Lately I haven’t been feeling like myself. Something’s missing, and I can’t put my finger on it. I feel empty
“Lost opportunities, lost possibilities, feelings we can never get back. That’s part of what it means to be alive. But inside our heads - at least that’s where I imagine it - there’s a little room where we store those memories. A room like the stacks in this library. And to understand the workings of our own heart we have to keep on making new reference cards. We have to dust things off every once in awhile, let in fresh air, change the water in the flower vases. In other words, you’ll live forever in your own private library.” - Haruki Murakami, Kafka on the Shore

Thursday, 27 February 2014

Late night thinkings..... about the unknown "future".

To be honest, I'm so worried about my future.

"It's normal.", you might say but I hate this feeling of hopelessness and fear.

I’m scared that I won’t succeed or accomplish my dreams.

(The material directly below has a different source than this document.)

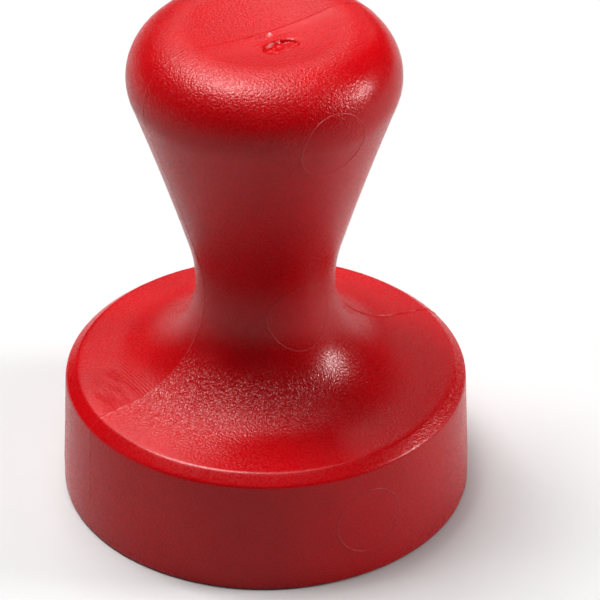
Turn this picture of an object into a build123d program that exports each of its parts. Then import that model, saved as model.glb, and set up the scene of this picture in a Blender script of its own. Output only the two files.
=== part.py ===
from build123d import *
from math import atan, degrees, radians, sin, sqrt, tan
import os

# Espresso tamper with a mushroom handle: one moulded body, closed from below by a snap-in
# tamping plate with a rim seal, over a steel bar that gives the tool its weight.
# Millimetres. +Z is the axis, from the tamping face up to the head. The origin is the centre
# of the tamping face. The body's two mould halves met in the plane y = 0.

# Base, the part that goes into the filter basket
BASE_R = 29.0            # for a 58 mm basket
LAND_BOTTOM = 0.5        # top of the rounded bottom edge
LAND_TOP = 3.5           # top of the straight band that guides the base in the basket
SIDE_TOP_R = 28.5        # the side tapers above the band, so that the base doesn't bind
SIDE_TOP = 17.3
CREST_R = 26.8           # inner edge of the bevel round the top of the base
SIDE_ROUND = 0.8         # edge between the side and the bevel
CREST_ROUND = 1.1        # edge between the bevel and the shoulder
SHOULDER_SLOPE = 8.5     # degrees, falling from the neck's fillet to the crest

# Handle
NECK_R = 9.85
NECK_Z = 33.2            # height of the narrowest point
NECK_FILLET = 13.9       # concave sweep from the neck to the shoulder
FLARE_R = 24.4           # concave sweep from the neck to the handle's long cone
FLARE_TURN = 16.4        # degrees
CONE_R = 450.0           # the cone is very slightly concave
CONE_TURN = 3.2          # degrees
HEAD_R = 7.6             # round of the head, in section
HEAD_DIP_TURN = 9.5      # degrees that the round goes on past its top, into the hollow of the head

# What the mould's gate leaves in the hollow of the head
GATE_Y = -4.5            # an oval pit, torn out beside the middle
GATE_L = 4.6
GATE_W = 2.2
GATE_DEPTH = 0.5         # at its steep side, which is towards the middle
GATE_TURN = 8.0          # degrees about Z
NUB_Y = -1.0             # trimmed stub of the sprue
NUB_R = 0.45
NUB_H = 0.2

# Inside of the base
RECESS_R = 26.4          # the plate's seat
PLATE_T = 3.0
CAVITY_R = 25.2
CAVITY_TOP = 15.4
CAVITY_DRAFT = 0.25      # the cavity is narrower by this much at its top
CAVITY_ROUND = 1.2
BOSS_R = 9.2             # tube round the bar, below the neck
BOSS_BOTTOM = 6.0
BOSS_DRAFT = 0.3
RIB_COUNT = 8
RIB_T = 2.0
RIB_BOTTOM = PLATE_T     # the ribs stand on the plate and carry the tamping load
RIB_ROOT = 1.0           # how far each rib is let into the walls it joins
LEAD_IN = 0.8

# Steel bar in the handle
BAR_R = 6.0
BAR_BOTTOM = 8.0
BAR_L = 48.0
BAR_CHAMFER = 1.2
BORE_GAP = 0.08          # radial room round the bar

# Tamping plate
PLATE_GAP = 0.1          # radial room in the seat
PLATE_EDGE = 0.3
SKIRT_R = 24.8           # ring of snap fingers
SKIRT_T = 1.6
SKIRT_TOP = 8.6
SLOT_W = 3.2             # the fingers part round each rib
SNAP_Z = 6.9
SNAP_H = 0.55            # how far the bead stands out of the fingers
SNAP_GAP = 0.1
SNAP_ROOT = 0.2          # how far the bead is let into the fingers
POST_R = 4.8             # holds the bar up against the end of its bore
POST_DRAFT = 0.25
POST_ROUND = 1.5

# Rim seal, cut square on a lathe from rubber tube
SEAL_W = 1.4
SEAL_H = 1.5
SEAL_Z = 1.55
SEAL_EDGE = 0.3
SEAL_GAP = 0.02          # room in the seat
GROOVE_GAP = 0.1         # room above and below


def arc_on(previous, radius, turn):
    """An arc that carries on smoothly from the previous edge. A positive turn is to the left."""
    return JernArc(previous @ 1, previous % 1, radius, turn)


def handle_outline():
    """The handle in section, from the shoulder up to the centre of the head. X is the radius."""
    neck = (NECK_R, NECK_Z)
    fillet = JernArc(neck, (0, -1), NECK_FILLET, 90 - SHOULDER_SLOPE)
    flare = JernArc(neck, (0, 1), FLARE_R, -FLARE_TURN)
    cone = arc_on(flare, CONE_R, -CONE_TURN)
    lean = FLARE_TURN + CONE_TURN
    head = arc_on(cone, HEAD_R, 90 + lean + HEAD_DIP_TURN)
    dip = arc_on(head, (head @ 1).X / sin(radians(HEAD_DIP_TURN)), -HEAD_DIP_TURN)
    return [fillet, flare, cone, head, dip]


def outer_form():
    """The body's outside as a solid of revolution."""
    handle = handle_outline()
    shoulder = handle[0] @ 1
    tip = handle[-1] @ 1
    crest = shoulder.Y - (CREST_R - shoulder.X) * tan(radians(SHOULDER_SLOPE))
    corners = [
        shoulder,
        (CREST_R, crest),
        (SIDE_TOP_R, SIDE_TOP),
        (BASE_R, LAND_TOP),
        (BASE_R, 0),
        (0, 0),
        (0, tip.Y),
    ]
    outline = make_face(Curve() + handle + Polyline(*corners, tip))
    outline = round_corner(outline, CREST_R, crest, CREST_ROUND)
    outline = round_corner(outline, SIDE_TOP_R, SIDE_TOP, SIDE_ROUND)
    outline = round_corner(outline, BASE_R, 0, LAND_BOTTOM)
    return spin(outline)


def round_corner(face, x, y, radius):
    """Rounds the corner of a flat outline that is nearest to a point."""
    corner = face.vertices().sort_by_distance((x, y, 0))[0]
    return fillet(corner, radius)


def spin(section):
    """Turns a section drawn as radius and height about the Z axis."""
    return revolve(Plane.XZ * section, Axis.Z, 360)


def ring(inner, outer, bottom, top):
    """A plain ring, square in section."""
    corners = [(inner, bottom), (outer, bottom), (outer, top), (inner, top)]
    return spin(make_face(Polyline(*corners, close=True)))


def ribs(width, inner, outer, bottom, top):
    """Radial plates, evenly spaced, for the ribs and for the slots that clear them."""
    plate = Pos((inner + outer) / 2, 0, (bottom + top) / 2) * Box(outer - inner, width, top - bottom)
    step = 360 / RIB_COUNT
    return [Rot(0, 0, step * (i + 0.5)) * plate for i in range(RIB_COUNT)]


def bore_tool():
    """The hole for the bar, with a rounded end and a lead-in."""
    radius = BAR_R + BORE_GAP
    end = BAR_BOTTOM + BAR_L
    section = make_face(
        Polyline(
            (0, BOSS_BOTTOM),
            (radius + LEAD_IN, BOSS_BOTTOM),
            (radius, BOSS_BOTTOM + LEAD_IN),
            (radius, end),
            (0, end),
            close=True,
        )
    )
    return spin(round_corner(section, radius, end, LEAD_IN))


def cavity_tool():
    """The space round the boss under the shoulder, less the ribs that cross it."""
    section = make_face(
        Polyline(
            (BOSS_R, RIB_BOTTOM),
            (CAVITY_R, RIB_BOTTOM),
            (CAVITY_R - CAVITY_DRAFT, CAVITY_TOP),
            (BOSS_R + BOSS_DRAFT, CAVITY_TOP),
            (BOSS_R, BOSS_BOTTOM),
            close=True,
        )
    )
    section = round_corner(section, CAVITY_R - CAVITY_DRAFT, CAVITY_TOP, CAVITY_ROUND)
    section = round_corner(section, BOSS_R + BOSS_DRAFT, CAVITY_TOP, CAVITY_ROUND)
    space = spin(section)
    for rib in ribs(RIB_T, BOSS_R - RIB_ROOT, CAVITY_R + RIB_ROOT, RIB_BOTTOM, CAVITY_TOP + RIB_ROOT):
        space -= rib
    return space


def snap_ring(stand_out):
    """The bead on the fingers, or the groove that takes it: a low triangle in section."""
    reach = SNAP_H + stand_out
    bead = Polyline(
        (SKIRT_R - SNAP_ROOT, SNAP_Z - reach - SNAP_ROOT),
        (SKIRT_R + reach, SNAP_Z),
        (SKIRT_R - SNAP_ROOT, SNAP_Z + reach + SNAP_ROOT),
        close=True,
    )
    return spin(make_face(bead))


def gate_scar(dip):
    """Oval pit with a floor that rises to nothing towards -Y, where the gate tore out of the hollow."""
    level = (dip @ 1).Y + dip.radius - sqrt(dip.radius**2 - GATE_Y**2)
    slope = degrees(atan(GATE_DEPTH / GATE_W))
    oval = extrude(SlotOverall(GATE_L, GATE_W), GATE_W)
    return Pos(0, GATE_Y, level - GATE_DEPTH / 2) * Rot(0, 0, GATE_TURN) * Rot(-slope, 0, 0) * oval


def tamper_body():
    body = outer_form()
    dip = handle_outline()[-1]
    body += Pos(0, NUB_Y, (dip @ 1).Y) * Cone(NUB_R, NUB_R / 2, 2 * NUB_H)
    body -= gate_scar(dip)
    body -= Pos(0, 0, PLATE_T / 2) * Cylinder(RECESS_R, PLATE_T)
    body -= Pos(0, 0, (PLATE_T + BOSS_BOTTOM) / 2) * Cylinder(BOSS_R, BOSS_BOTTOM - PLATE_T)
    body -= cavity_tool()
    body -= snap_ring(SNAP_GAP)
    body -= bore_tool()
    return body


def tamping_plate():
    plate = Pos(0, 0, PLATE_T / 2) * Cylinder(RECESS_R - PLATE_GAP, PLATE_T)
    plate = chamfer(plate.edges().group_by(Axis.Z)[0], PLATE_EDGE)
    groove_half = SEAL_H / 2 + GROOVE_GAP
    plate -= ring(RECESS_R - SEAL_GAP - SEAL_W, RECESS_R, SEAL_Z - groove_half, SEAL_Z + groove_half)
    skirt = ring(SKIRT_R - SKIRT_T, SKIRT_R, PLATE_T, SKIRT_TOP) + snap_ring(0)
    for slot in ribs(SLOT_W, SKIRT_R - 2 * SKIRT_T, SKIRT_R + SKIRT_T, PLATE_T, SKIRT_TOP):
        skirt -= slot
    post_section = make_face(
        Polyline(
            (0, PLATE_T),
            (POST_R + POST_ROUND, PLATE_T),
            (POST_R, PLATE_T + POST_ROUND),
            (POST_R - POST_DRAFT, BAR_BOTTOM),
            (0, BAR_BOTTOM),
            close=True,
        )
    )
    return plate + skirt + spin(post_section)


def plate_seal():
    section = chamfer(Rectangle(SEAL_W, SEAL_H).vertices(), SEAL_EDGE)
    return spin(Pos(RECESS_R - SEAL_GAP - SEAL_W / 2, SEAL_Z) * section)


def ballast_bar():
    bar = Pos(0, 0, BAR_BOTTOM + BAR_L / 2) * Cylinder(BAR_R, BAR_L)
    return chamfer(bar.edges().filter_by(GeomType.CIRCLE), BAR_CHAMFER)


os.makedirs("parts", exist_ok=True)
for make in (tamper_body, tamping_plate, plate_seal, ballast_bar):
    export_step(make(), f"parts/{make.__name__}.step")
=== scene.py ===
from math import asin, atan2, cos, degrees, exp, hypot, pi, radians, sin, sqrt, tan

import bmesh
import bpy
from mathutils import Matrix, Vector, kdtree, noise


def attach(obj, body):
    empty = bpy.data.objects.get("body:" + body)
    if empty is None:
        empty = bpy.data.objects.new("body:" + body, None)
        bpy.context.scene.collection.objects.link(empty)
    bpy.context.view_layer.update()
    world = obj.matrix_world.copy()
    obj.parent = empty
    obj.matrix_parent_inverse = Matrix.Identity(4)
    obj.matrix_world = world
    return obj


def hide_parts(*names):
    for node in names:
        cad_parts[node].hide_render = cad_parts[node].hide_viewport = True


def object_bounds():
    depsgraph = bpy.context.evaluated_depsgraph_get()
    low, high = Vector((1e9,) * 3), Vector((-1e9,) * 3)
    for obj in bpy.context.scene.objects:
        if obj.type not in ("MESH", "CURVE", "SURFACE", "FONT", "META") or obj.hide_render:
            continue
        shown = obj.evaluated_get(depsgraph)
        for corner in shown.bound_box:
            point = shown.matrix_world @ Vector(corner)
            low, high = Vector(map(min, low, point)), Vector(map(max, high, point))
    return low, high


# Espresso tamper. The CAD's moulded body is replaced by a dense mesh that carries what the mould left
# on its skin. The plate, the seal and the bar stay as the CAD has them, with materials of their own.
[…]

I totally wasn't on a smooth pathway in the past two years, there were so many bumpy roads, I got pushed to the edge/corner so many times, and I have always wonder (even till now!) "how the hell did I survive that and move on as if nothing happened?". But then again, to think thoroughly, eventhough I was so unlucky in mostly the 'academic' side, I was always surrounded with positive people like friends, strangers, and most importantly, my family. They were always there when I was down. They reminded me that this is just life. Maybe I have to suffer now, and there will a sweet ending to this? Life is really strange sometimes and complicated in some ways. And it is definitely true that life don't have all ups every time, it's a mixture of both. And I've experienced both so far and I still have a long way to go. And by this, it has always made me skeptical of how is it going to be a 'sweet ending' aka my future.

This might all have been an easier (not easy, easier) decision to make if when I was young, someone forced on me the idea of becoming a doctor or a dentist or a vet or a lawyer so that I would grow up thinking that it would be the ideal job for me. No questions asked.
But no, I grew up where I was able to choose. To do anything I wanted. To dream big.
Some might think this is an amazing situation to be put in, so then why am I complaining?
On a point of note though, not everyone (or maybe this is just me) wants the decision to be put in their hands. Some people like their choices to be made by someone else, someone with better sense, logic and experience.

I think I said this before in my previous getaway post/reflection that something's hinting me that this year is going to be different. Ya that has hit me. realistically.

People said it's gonna be worth it in the end. But at this stage, I feel so hopeless. regret. stupid. lost. depressed. empty.

Through it all I am so grateful to be blessed with supportive and helpful parents. Honestly, I don't know what I would do without them. These aren't just words, I have made it this far not by my own efforts, but by theirs.

Failure. Is. Not. An. Option. 

Uni's starting this coming Monday and I already am starting to stress about it. >.< So many things are happening at the moment and I just wish for the time being that I can escape this place call reality and just not feel.

I felt like I can't change anything now, like there's no other options/choices out there.

I feel so lost. Help. I am nothing but a broken soul.

I wish I could just get a peek of my future to know that I’ll at least be okay.
Stop expecting, stop waiting, stop hoping, stop trying, stop crying, just stop them... you need to stop cause then it will be the start of happiness, so please stop.... remember all you have is yourself and that’s all you need, nothing more.